Hydra Configuration Reference

This document describes the Hydra configuration structure and parameters used for model training and management.

Configuration Overview

The configuration is organized into several sections controlling different aspects of the training pipeline:

defaults:
  - _self_
  - override hydra/job_logging: disabled
  - override hydra/hydra_logging: disabled

model:
  # Model architecture and training parameters
  # ...

training:
  # Training hyperparameters
  # ...

paths:
  # Directory paths and system locations
  # ...

Main Configuration Sections

Defaults Configuration

Defaults Overrides
Key	Description
`_self_`	Includes current config in composition hierarchy
`override hydra/job_logging`	Disables Hydra’s default job logging
`override hydra/hydra_logging`	Disables Hydra’s internal system logging

Model Configuration

Model Parameters
Parameter	Description	Default
model_name	Base model identifier from Hugging Face Hub	“Vikhrmodels/Vikhr-YandexGPT-5-Lite-8B-it”
lora_r	LoRA rank dimension	16
lora_alpha	LoRA alpha scaling factor	32
qtype	Quantization type for GGUF conversion	“q4_1”
torch_dtype	Base model dtype (float16/float32)	“float16”

Training Configuration

Training Parameters (Key Items)
Parameter	Description	Default
per_device_train_batch_size	Batch size per GPU	1
gradient_accumulation_steps	Number of update steps before backward pass	4
learning_rate	Initial learning rate	2e-5
max_seq_length	Maximum input sequence length	2048
gradient_checkpointing	Enable memory-efficient training	true

Paths Configuration

Path Directories
Parameter	Description	Example
data_dir	Input dataset directory	“data”
output_dir	Trained model output directory	“models”
llama_cpp_dir	Path to llama.cpp installation	“../llama.cpp”
quantized_path	llama.cpp quantizer executable path	“build/bin/llama-quantize”

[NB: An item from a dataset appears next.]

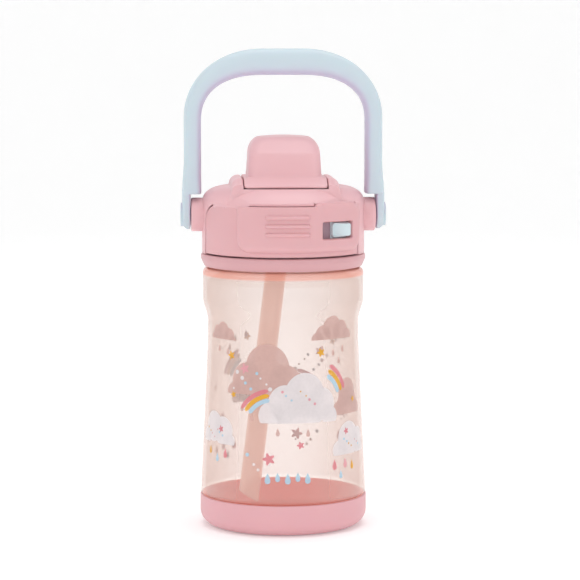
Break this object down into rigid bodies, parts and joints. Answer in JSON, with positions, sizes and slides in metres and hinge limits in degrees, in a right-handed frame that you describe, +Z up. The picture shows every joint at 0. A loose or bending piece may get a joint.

Training Pipeline Workflow

The complete training process follows these stages:

Initialization
- Configure logging and environment
- Load base model with 4-bit quantization
- Prepare tokenizer with custom padding
Data Preparation
- Load dataset from JSON files
- Generate chat-formatted prompts
- Tokenize with sequence length truncation
Model Training
- Apply LoRA configuration to base model
- Train using either SFTTrainer or GRPO
- Merge adapter weights with base model
Model Conversion
- Convert merged model to GGUF format
- Quantize using llama.cpp tools
- Save final weights to output directory

# Simplified pipeline flow
def train_pipeline(cfg):
    steps = train(cfg)
    with TemporaryDirectory() as tmp_dir:
        model_merge_for_converting(cfg, steps, tmp_dir)
        convert_to_gguf(tmp_dir, ...)
        quantize_model(...)
        copy_final_weights(...)

Important Implementation Notes

LoRA Configuration

The model uses Low-Rank Adaptation with these key settings:

LoRA Parameters
Module	Target Layers	Parameters
peft.LoraConfig	proj layers (q_proj, v_proj, etc)	r=16, alpha=32
Modules to Save	lm_head

Quantization Setup

The system supports two-stage quantization:

Training Quantization
- 4-bit NFQuant via BitsAndBytes
- Compatible dtype: float16
Post-Training Quantization
- GGUF conversion with llama.cpp
- Supported types: q4_0, q4_1, etc

Note

For optimal performance, ensure llama.cpp is compiled with CUDA support when quantizing on GPU systems.

Logging Configuration

Custom logging setup includes:

Hydra logging disabled for cleaner outputs
W&B integration for experiment tracking
Custom logging levels via logging_config.py

Warning

The hf_token field must be updated with a valid Hugging Face token when using private models or datasets.

Environment Requirements

The system requires these key dependencies:

Python 3.8+
PyTorch 2.0+
Transformers 4.30+
PEFT 0.4+
Hydra 1.3+
llama.cpp (latest version)

Full configuration schema available in conf/config.yaml